Goal =>
Under this task are some entries; return every one of them exactly.

#### Task data

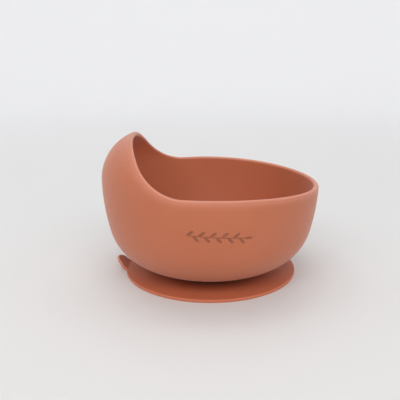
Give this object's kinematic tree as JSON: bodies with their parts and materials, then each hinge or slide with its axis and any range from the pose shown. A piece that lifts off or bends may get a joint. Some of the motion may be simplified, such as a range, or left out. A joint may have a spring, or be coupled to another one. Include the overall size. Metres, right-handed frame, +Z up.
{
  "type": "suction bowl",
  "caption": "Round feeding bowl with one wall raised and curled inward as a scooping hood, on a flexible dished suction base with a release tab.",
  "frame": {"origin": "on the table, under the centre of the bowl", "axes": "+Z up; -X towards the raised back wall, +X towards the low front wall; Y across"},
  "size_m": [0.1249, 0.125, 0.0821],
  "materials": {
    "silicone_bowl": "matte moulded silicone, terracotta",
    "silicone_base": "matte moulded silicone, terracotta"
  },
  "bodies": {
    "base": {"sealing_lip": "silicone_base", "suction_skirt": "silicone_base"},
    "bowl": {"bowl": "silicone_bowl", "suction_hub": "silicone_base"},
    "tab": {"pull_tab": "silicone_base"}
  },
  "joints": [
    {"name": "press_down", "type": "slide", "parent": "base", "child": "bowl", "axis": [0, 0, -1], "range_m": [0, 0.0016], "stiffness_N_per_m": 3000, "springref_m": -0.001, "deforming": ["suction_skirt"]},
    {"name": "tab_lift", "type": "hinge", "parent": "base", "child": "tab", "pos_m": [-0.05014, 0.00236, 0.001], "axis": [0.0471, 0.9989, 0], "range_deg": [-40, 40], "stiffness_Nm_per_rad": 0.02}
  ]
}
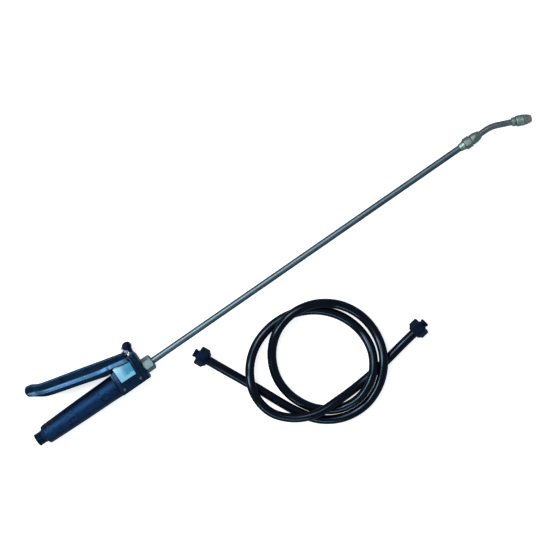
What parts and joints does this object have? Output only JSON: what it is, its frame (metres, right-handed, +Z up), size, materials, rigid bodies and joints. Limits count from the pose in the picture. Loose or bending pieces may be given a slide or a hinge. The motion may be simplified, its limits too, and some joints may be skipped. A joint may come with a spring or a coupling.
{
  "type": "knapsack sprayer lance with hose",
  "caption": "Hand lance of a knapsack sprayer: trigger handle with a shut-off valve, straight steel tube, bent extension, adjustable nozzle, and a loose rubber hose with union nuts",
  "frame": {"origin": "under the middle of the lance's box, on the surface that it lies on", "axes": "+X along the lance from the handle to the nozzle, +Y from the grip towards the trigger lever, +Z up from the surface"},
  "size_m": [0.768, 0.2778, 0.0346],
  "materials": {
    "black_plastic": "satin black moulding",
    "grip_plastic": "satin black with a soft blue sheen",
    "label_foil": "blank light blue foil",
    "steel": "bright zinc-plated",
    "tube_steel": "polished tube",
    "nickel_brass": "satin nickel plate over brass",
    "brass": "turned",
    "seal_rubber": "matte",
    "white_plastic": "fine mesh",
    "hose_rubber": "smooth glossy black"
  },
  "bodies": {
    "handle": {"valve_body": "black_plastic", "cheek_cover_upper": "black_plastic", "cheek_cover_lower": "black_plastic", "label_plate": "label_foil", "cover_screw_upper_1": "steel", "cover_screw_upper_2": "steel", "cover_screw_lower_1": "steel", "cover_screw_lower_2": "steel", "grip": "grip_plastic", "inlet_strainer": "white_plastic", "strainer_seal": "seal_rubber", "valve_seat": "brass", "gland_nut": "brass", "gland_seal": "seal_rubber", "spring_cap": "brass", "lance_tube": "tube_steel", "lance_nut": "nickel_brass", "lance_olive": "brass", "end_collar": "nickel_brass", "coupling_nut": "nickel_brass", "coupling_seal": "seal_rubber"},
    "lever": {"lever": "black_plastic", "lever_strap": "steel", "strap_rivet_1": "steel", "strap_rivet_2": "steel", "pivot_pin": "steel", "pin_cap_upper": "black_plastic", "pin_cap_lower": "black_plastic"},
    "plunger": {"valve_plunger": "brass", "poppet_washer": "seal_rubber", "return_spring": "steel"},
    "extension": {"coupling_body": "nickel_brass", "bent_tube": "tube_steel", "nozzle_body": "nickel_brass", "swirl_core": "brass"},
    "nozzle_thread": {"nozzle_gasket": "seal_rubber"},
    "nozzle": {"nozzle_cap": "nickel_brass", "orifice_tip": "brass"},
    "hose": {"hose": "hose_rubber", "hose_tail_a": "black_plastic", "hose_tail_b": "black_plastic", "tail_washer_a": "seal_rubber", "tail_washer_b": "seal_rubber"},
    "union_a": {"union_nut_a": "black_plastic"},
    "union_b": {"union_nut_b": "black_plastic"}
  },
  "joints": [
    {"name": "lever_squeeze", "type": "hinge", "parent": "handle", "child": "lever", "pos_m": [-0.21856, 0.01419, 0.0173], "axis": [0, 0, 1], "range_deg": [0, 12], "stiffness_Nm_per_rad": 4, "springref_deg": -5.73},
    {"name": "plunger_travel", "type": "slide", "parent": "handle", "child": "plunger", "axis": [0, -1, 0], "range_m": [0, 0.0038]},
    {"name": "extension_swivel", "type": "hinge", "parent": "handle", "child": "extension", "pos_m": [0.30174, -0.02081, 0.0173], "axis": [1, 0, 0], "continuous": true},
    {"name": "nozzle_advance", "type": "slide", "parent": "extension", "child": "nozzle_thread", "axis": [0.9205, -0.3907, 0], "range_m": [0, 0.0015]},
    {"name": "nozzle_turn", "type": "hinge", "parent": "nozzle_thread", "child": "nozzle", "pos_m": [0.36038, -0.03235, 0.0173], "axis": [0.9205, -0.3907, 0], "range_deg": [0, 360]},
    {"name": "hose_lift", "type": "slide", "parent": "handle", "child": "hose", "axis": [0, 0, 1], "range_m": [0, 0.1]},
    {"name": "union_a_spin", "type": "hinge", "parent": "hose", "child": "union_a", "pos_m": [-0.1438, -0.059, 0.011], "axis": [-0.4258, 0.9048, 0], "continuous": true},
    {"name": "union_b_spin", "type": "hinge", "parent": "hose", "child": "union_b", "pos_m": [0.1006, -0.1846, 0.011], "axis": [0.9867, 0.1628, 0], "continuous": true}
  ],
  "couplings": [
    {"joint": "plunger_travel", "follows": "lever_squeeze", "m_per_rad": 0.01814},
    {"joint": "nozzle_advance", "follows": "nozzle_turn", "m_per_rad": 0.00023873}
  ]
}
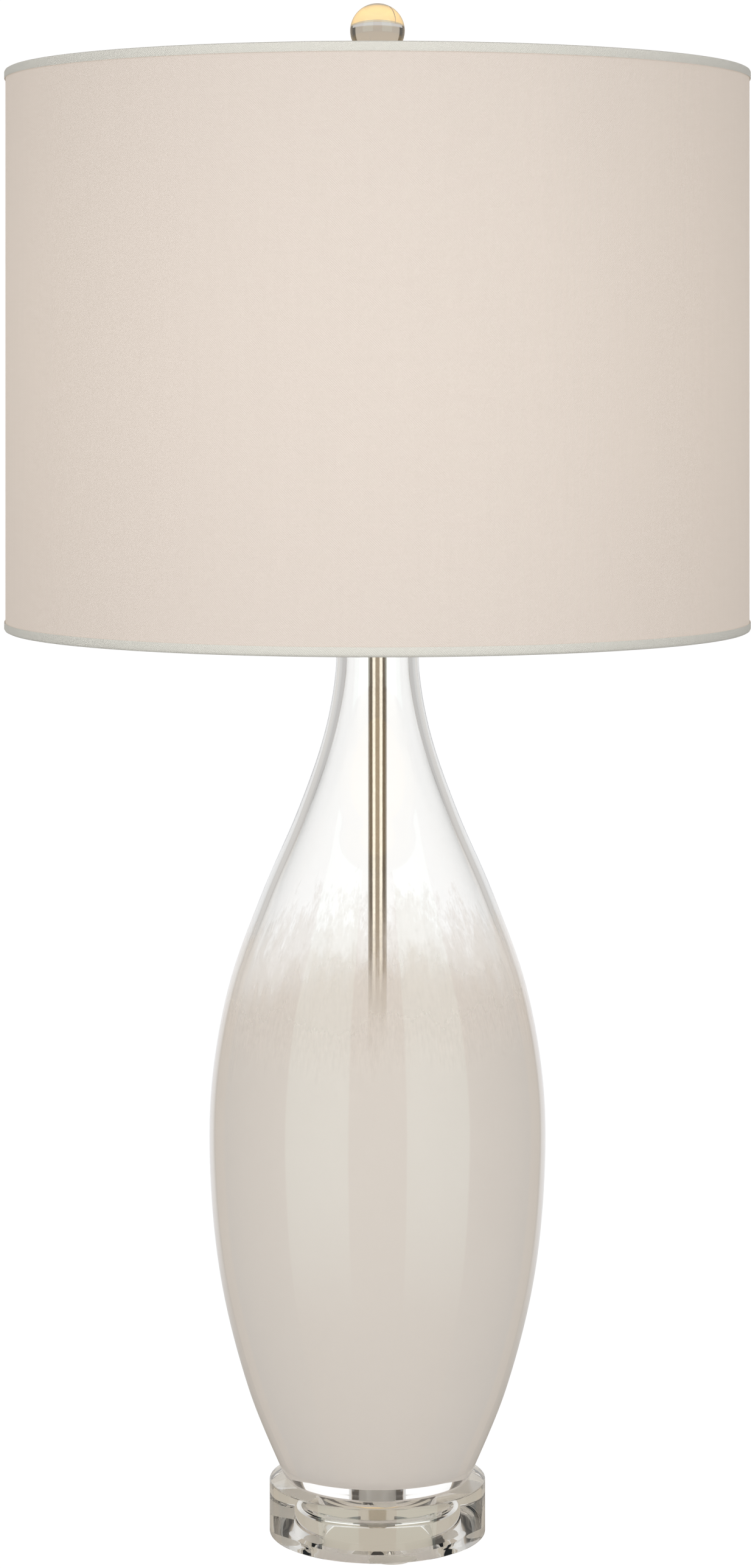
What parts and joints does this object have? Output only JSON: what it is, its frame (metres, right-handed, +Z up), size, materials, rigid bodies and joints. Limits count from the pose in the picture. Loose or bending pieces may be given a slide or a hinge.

########

Worked solution =>
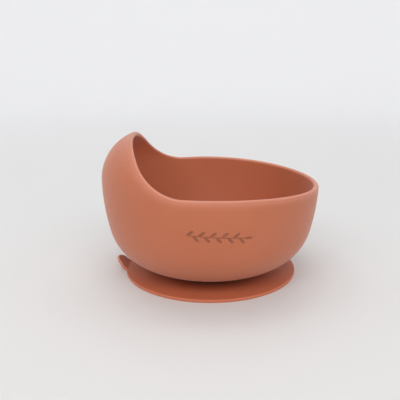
Give this object's kinematic tree as JSON: bodies with their parts and materials, then each hinge or slide with its axis and any range from the pose shown. A piece that lifts off or bends may get a joint. Some of the motion may be simplified, such as a range, or left out. A joint may have a spring, or be coupled to another one. Include the overall size. Metres, right-handed frame, +Z up.
{
  "type": "suction bowl",
  "caption": "Round feeding bowl with one wall raised and curled inward as a scooping hood, on a flexible dished suction base with a release tab.",
  "frame": {"origin": "on the table, under the centre of the bowl", "axes": "+Z up; -X towards the raised back wall, +X towards the low front wall; Y across"},
  "size_m": [0.1249, 0.125, 0.0821],
  "materials": {
    "silicone_bowl": "matte moulded silicone, terracotta",
    "silicone_base": "matte moulded silicone, terracotta"
  },
  "bodies": {
    "base": {"sealing_lip": "silicone_base", "suction_skirt": "silicone_base"},
    "bowl": {"bowl": "silicone_bowl", "suction_hub": "silicone_base"},
    "tab": {"pull_tab": "silicone_base"}
  },
  "joints": [
    {"name": "press_down", "type": "slide", "parent": "base", "child": "bowl", "axis": [0, 0, -1], "range_m": [0, 0.0016], "stiffness_N_per_m": 3000, "springref_m": -0.001, "deforming": ["suction_skirt"]},
    {"name": "tab_lift", "type": "hinge", "parent": "base", "child": "tab", "pos_m": [-0.05014, 0.00236, 0.001], "axis": [0.0471, 0.9989, 0], "range_deg": [-40, 40], "stiffness_Nm_per_rad": 0.02}
  ]
}
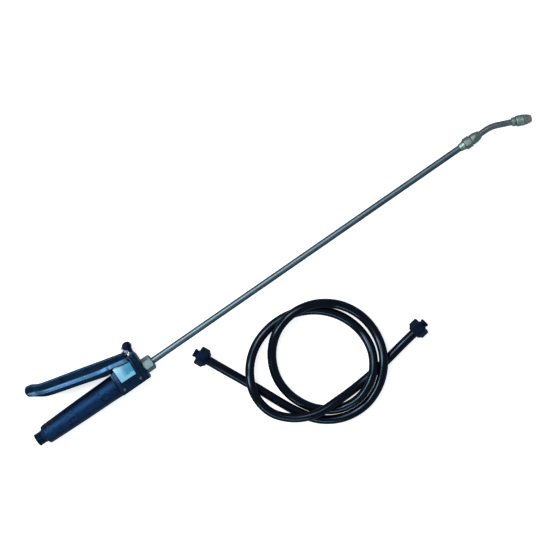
What parts and joints does this object have? Output only JSON: what it is, its frame (metres, right-handed, +Z up), size, materials, rigid bodies and joints. Limits count from the pose in the picture. Loose or bending pieces may be given a slide or a hinge. The motion may be simplified, its limits too, and some joints may be skipped. A joint may come with a spring or a coupling.
{
  "type": "knapsack sprayer lance with hose",
  "caption": "Hand lance of a knapsack sprayer: trigger handle with a shut-off valve, straight steel tube, bent extension, adjustable nozzle, and a loose rubber hose with union nuts",
  "frame": {"origin": "under the middle of the lance's box, on the surface that it lies on", "axes": "+X along the lance from the handle to the nozzle, +Y from the grip towards the trigger lever, +Z up from the surface"},
  "size_m": [0.768, 0.2778, 0.0346],
  "materials": {
    "black_plastic": "satin black moulding",
    "grip_plastic": "satin black with a soft blue sheen",
    "label_foil": "blank light blue foil",
    "steel": "bright zinc-plated",
    "tube_steel": "polished tube",
    "nickel_brass": "satin nickel plate over brass",
    "brass": "turned",
    "seal_rubber": "matte",
    "white_plastic": "fine mesh",
    "hose_rubber": "smooth glossy black"
  },
  "bodies": {
    "handle": {"valve_body": "black_plastic", "cheek_cover_upper": "black_plastic", "cheek_cover_lower": "black_plastic", "label_plate": "label_foil", "cover_screw_upper_1": "steel", "cover_screw_upper_2": "steel", "cover_screw_lower_1": "steel", "cover_screw_lower_2": "steel", "grip": "grip_plastic", "inlet_strainer": "white_plastic", "strainer_seal": "seal_rubber", "valve_seat": "brass", "gland_nut": "brass", "gland_seal": "seal_rubber", "spring_cap": "brass", "lance_tube": "tube_steel", "lance_nut": "nickel_brass", "lance_olive": "brass", "end_collar": "nickel_brass", "coupling_nut": "nickel_brass", "coupling_seal": "seal_rubber"},
    "lever": {"lever": "black_plastic", "lever_strap": "steel", "strap_rivet_1": "steel", "strap_rivet_2": "steel", "pivot_pin": "steel", "pin_cap_upper": "black_plastic", "pin_cap_lower": "black_plastic"},
    "plunger": {"valve_plunger": "brass", "poppet_washer": "seal_rubber", "return_spring": "steel"},
    "extension": {"coupling_body": "nickel_brass", "bent_tube": "tube_steel", "nozzle_body": "nickel_brass", "swirl_core": "brass"},
    "nozzle_thread": {"nozzle_gasket": "seal_rubber"},
    "nozzle": {"nozzle_cap": "nickel_brass", "orifice_tip": "brass"},
    "hose": {"hose": "hose_rubber", "hose_tail_a": "black_plastic", "hose_tail_b": "black_plastic", "tail_washer_a": "seal_rubber", "tail_washer_b": "seal_rubber"},
    "union_a": {"union_nut_a": "black_plastic"},
    "union_b": {"union_nut_b": "black_plastic"}
  },
  "joints": [
    {"name": "lever_squeeze", "type": "hinge", "parent": "handle", "child": "lever", "pos_m": [-0.21856, 0.01419, 0.0173], "axis": [0, 0, 1], "range_deg": [0, 12], "stiffness_Nm_per_rad": 4, "springref_deg": -5.73},
    {"name": "plunger_travel", "type": "slide", "parent": "handle", "child": "plunger", "axis": [0, -1, 0], "range_m": [0, 0.0038]},
    {"name": "extension_swivel", "type": "hinge", "parent": "handle", "child": "extension", "pos_m": [0.30174, -0.02081, 0.0173], "axis": [1, 0, 0], "continuous": true},
    {"name": "nozzle_advance", "type": "slide", "parent": "extension", "child": "nozzle_thread", "axis": [0.9205, -0.3907, 0], "range_m": [0, 0.0015]},
    {"name": "nozzle_turn", "type": "hinge", "parent": "nozzle_thread", "child": "nozzle", "pos_m": [0.36038, -0.03235, 0.0173], "axis": [0.9205, -0.3907, 0], "range_deg": [0, 360]},
    {"name": "hose_lift", "type": "slide", "parent": "handle", "child": "hose", "axis": [0, 0, 1], "range_m": [0, 0.1]},
    {"name": "union_a_spin", "type": "hinge", "parent": "hose", "child": "union_a", "pos_m": [-0.1438, -0.059, 0.011], "axis": [-0.4258, 0.9048, 0], "continuous": true},
    {"name": "union_b_spin", "type": "hinge", "parent": "hose", "child": "union_b", "pos_m": [0.1006, -0.1846, 0.011], "axis": [0.9867, 0.1628, 0], "continuous": true}
  ],
  "couplings": [
    {"joint": "plunger_travel", "follows": "lever_squeeze", "m_per_rad": 0.01814},
    {"joint": "nozzle_advance", "follows": "nozzle_turn", "m_per_rad": 0.00023873}
  ]
}
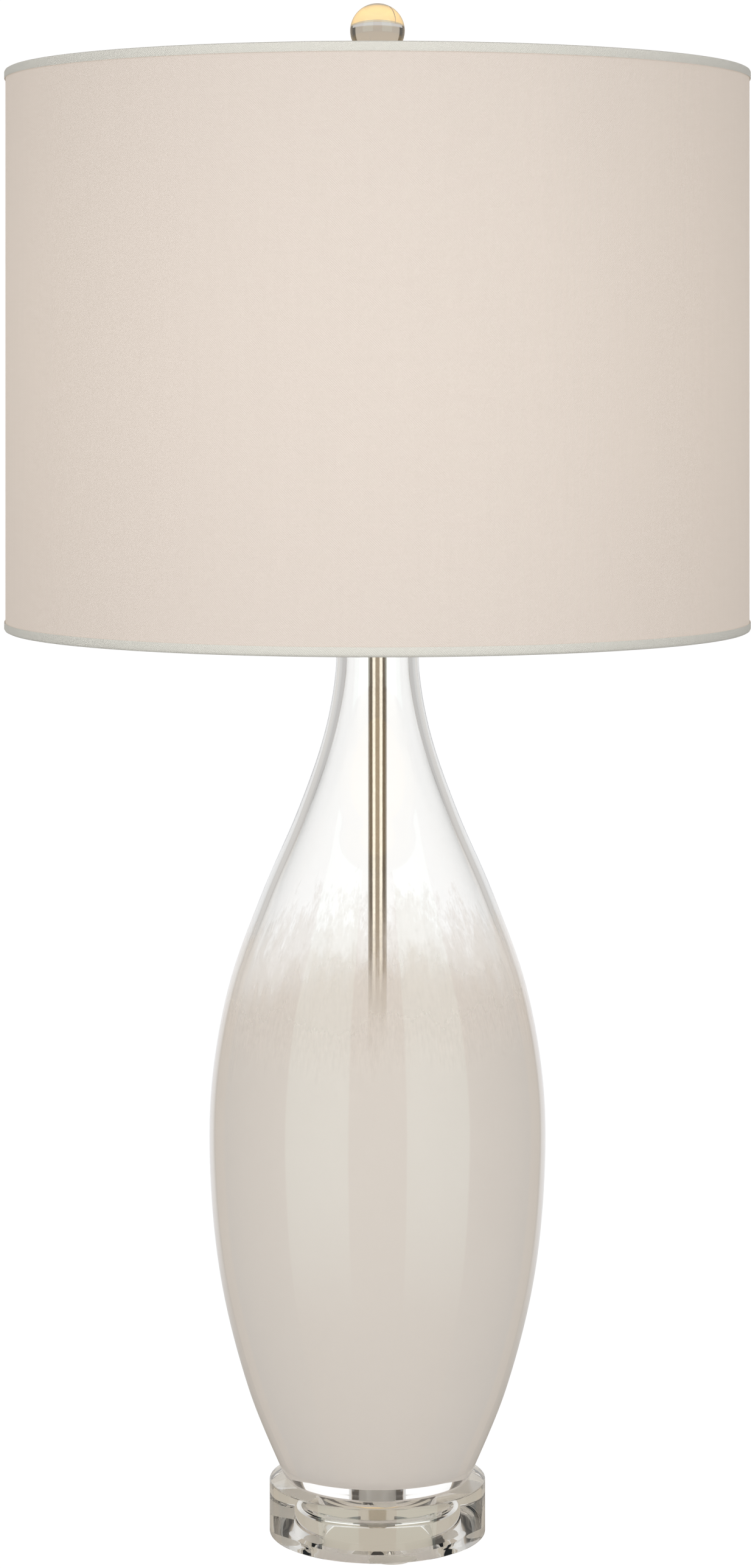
What parts and joints does this object have? Output only JSON: what it is, its frame (metres, right-handed, +Z up), size, materials, rigid bodies and joints. Limits count from the pose in the picture. Loose or bending pieces may be given a slide or a hinge.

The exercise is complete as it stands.